The second work was my work on the institutional development of American business education in "From Higher Aims to Hired Hands: The Social Transformation of American Business Education and the Unfulfilled Promise of Management as a Profession" (another mouthful of a title, sorry).
Q: What do you know?
A: I can claim some expertise in the area of economic sociology, especially in the dynamics of high-end labor markets, sociological interpretations of economic phenomenon, organizational theory, the institutional development and challenges confronting business education, and the Simpsons. As my family reminds me, this specialized training does not prevent me from commenting on most things, including politics, food, movies, books, and speculating about people's childhoods.
Q: What are your politics?
A: I’m an independent type with a strong view that social institutions are important civilizing forces.
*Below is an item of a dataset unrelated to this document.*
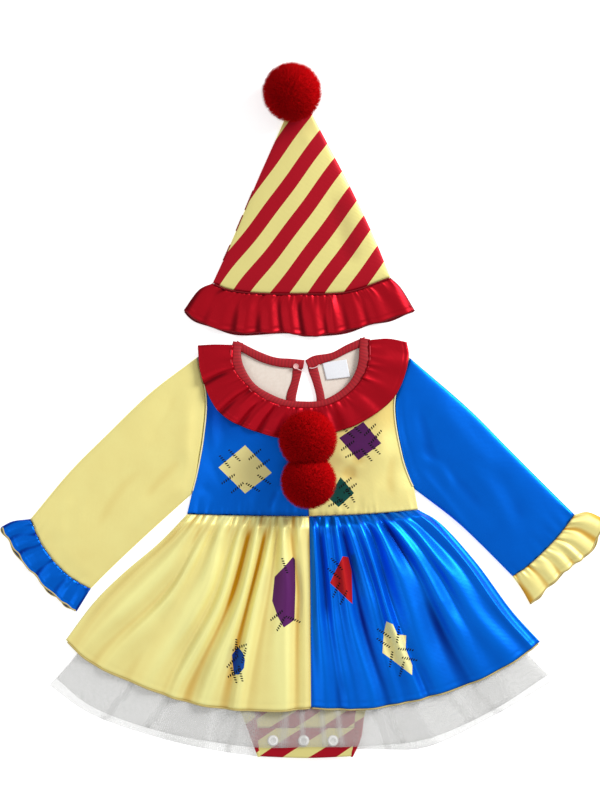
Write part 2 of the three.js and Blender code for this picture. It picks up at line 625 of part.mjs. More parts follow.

I believe in the open-society and that we should be skeptical of those who argue that the war of all-against-all is the natural state of mankind and that nature beats nurture. I try to understand both sides of an issue by reading alot and trying to undercut my own arguments.
Q: Why do you do keep a blog?
A: I love being an academic researcher and teacher (I really feel its my calling), but I think it is too easy to become overly-narrow and specialized in one's field. Personally, I find that my best ideas are stimulated by considering different disciplinary views on similar phenomena and thinking critically about institutions, especially those that are not debated. At the same time, I often hesitate putting out views that I have not at least given some thought to and reflected upon.
Q: Do you tell people about this site?
A: Not really. I have a link to the site on my official HBS biography, but you have to really want to know about me to find it because it is at the bottom of a lengthy description.
Q: Can I hold you accountable for what you write on this site?
A: No. I engage in lots of thought experiments and my comments might be suppositions rather than assertions.
Reading, jogging, playing with my three children, and trying to do everything right.